- Chemman Cherry Location in Tamil Nadu, India
- Coordinates: 12°47′4″N 80°14′53″E﻿ / ﻿12.78444°N 80.24806°E
- Country: India
- State: Tamil Nadu
- District: Chengalpattu
- Metro: Chennai

Languages
- • Official: Tamil
- Time zone: UTC+5:30 (IST)
- Vehicle registration: TN-14

= Chemman Cherry =

Chemman Cherry, also known as Semmancheri, is a panchayat town of Chengalpattu district in the Indian state of Tamil Nadu located in the southern part of the Chennai Metropolitan Area.
It is close to Siruseri IT Park and next to Sholinganallur on IT highway (Rajiv Gandhi salai) chennai-600119. Prime location which has Sathyabama University, National Maritime University, and Semmancheri Slum Clearance Board.
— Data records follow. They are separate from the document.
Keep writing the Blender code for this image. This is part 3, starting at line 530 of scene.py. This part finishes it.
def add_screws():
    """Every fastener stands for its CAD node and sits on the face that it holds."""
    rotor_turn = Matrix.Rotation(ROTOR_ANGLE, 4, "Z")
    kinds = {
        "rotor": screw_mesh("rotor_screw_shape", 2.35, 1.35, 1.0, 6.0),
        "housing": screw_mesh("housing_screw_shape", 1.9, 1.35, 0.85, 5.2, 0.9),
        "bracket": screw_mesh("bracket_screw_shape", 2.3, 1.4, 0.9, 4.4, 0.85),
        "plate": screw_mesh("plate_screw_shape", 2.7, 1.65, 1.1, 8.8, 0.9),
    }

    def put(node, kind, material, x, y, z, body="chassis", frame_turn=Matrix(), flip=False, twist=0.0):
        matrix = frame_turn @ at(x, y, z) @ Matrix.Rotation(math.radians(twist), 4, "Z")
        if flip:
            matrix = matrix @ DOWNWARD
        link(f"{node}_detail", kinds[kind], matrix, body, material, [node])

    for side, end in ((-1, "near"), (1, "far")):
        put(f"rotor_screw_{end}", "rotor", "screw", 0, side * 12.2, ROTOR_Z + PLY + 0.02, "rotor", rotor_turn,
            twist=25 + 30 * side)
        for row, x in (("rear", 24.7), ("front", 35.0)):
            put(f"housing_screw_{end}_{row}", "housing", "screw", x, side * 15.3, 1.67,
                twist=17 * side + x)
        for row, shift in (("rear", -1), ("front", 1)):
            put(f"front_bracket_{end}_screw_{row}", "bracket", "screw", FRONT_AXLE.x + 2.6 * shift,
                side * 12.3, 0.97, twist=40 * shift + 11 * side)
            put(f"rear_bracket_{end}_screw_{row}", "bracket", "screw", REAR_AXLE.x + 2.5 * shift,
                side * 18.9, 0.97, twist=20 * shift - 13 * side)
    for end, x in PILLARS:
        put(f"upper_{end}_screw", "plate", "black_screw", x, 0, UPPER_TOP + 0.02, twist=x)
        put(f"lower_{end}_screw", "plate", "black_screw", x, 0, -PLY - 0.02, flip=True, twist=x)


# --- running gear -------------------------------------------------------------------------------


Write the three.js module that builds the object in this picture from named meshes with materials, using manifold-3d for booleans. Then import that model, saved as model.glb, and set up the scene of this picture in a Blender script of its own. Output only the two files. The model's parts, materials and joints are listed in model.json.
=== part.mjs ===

New high-rise towers in gated-community by DLF (Garden city), Appasamy's Splendour, Bollineni (Hillside) and AWHO (Army Welfare Housing Organization) are here. Semmanchery has a small ancient temple (Srinivasa Perumal temple). Also upcoming Metro train station(Line 3) and has star hotels such as The Elite Grand, Marriott and Sheraton.A mini mall "Superette" which has Punjabi Restaurant PiND and Bhatinda Express, Thea Spa, Sublime Boutique and Orange Play house.